Yes, no, “interesting”
12 o'clock, April 20, 2005
Seán Harnett is wrong in absolving Tolkien of all blame (influentially-speaking, historically-speaking) for the modern Brick-Thick Fantasy Novel. He’s certainly wrong in describing classic heroic fantasy as “more truly a reflection of the times in which we lived” than “stories of divorcees and martinis and quiet, stately dysfunction,” unless perhaps he spent the glory years of Fafhrd and the Grey Mouser running guns in Indochina, or hunting Mau-Mau for bounty in British Kenya. He doesn’t seem to understand that there is a market for slow immersive worldbuilding as well as for the “short, sharp shocks” of pulp and the shallow secondary creations that he says he prefers. And anyone who complains that China Miéville is being “squeezed off the shelves” by David Eddings is not writing from, como se dicen, the reality-based community.
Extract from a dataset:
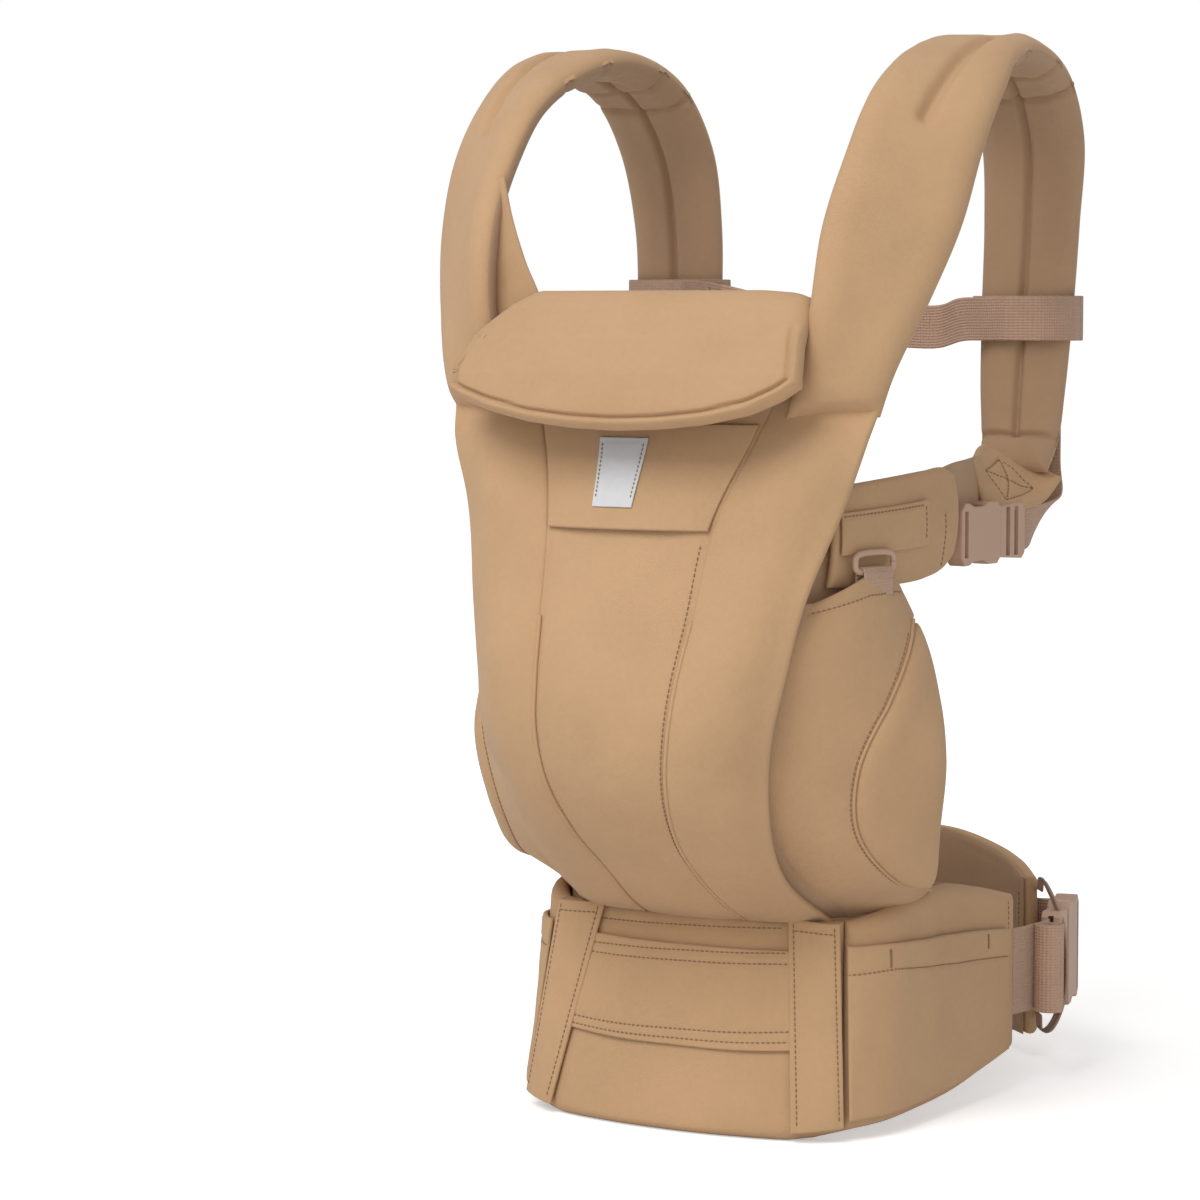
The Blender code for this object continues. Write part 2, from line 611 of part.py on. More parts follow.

But he may not be wrong in shifting some of the blame for the Brick-Thick Fantasy Novel to the Anti-Inkling himself, Michael Moorcock.
China Mieville is being squeezed out of the bookstores? What a weird world this man lives in; Perdido Street Station stared at me from the shelves of Bookshop Santa Cruz, every time I went there, for close to a year before I bought it.
I must admit to having little patience for this debate in general; while a lot of so-called "epic fantasy" comes across as boring drivel, the genre as a whole appeals to me, and it always has. Nor is it clear to me what his gripe with epic fantasy is, aside from length - and by that definition, Mieville's works are closer to the epic fantasies than to the shorter pulp fiction that he seems to be drooling over.
His rant makes me wonder how long it will be before someone publishes a lengthy rant denouncing modern science-fiction and calling for a return to the glory days of the 1950s, when exciting stories about mercenaries selling slave girls to the venusian overlords could still be found in the bookstores.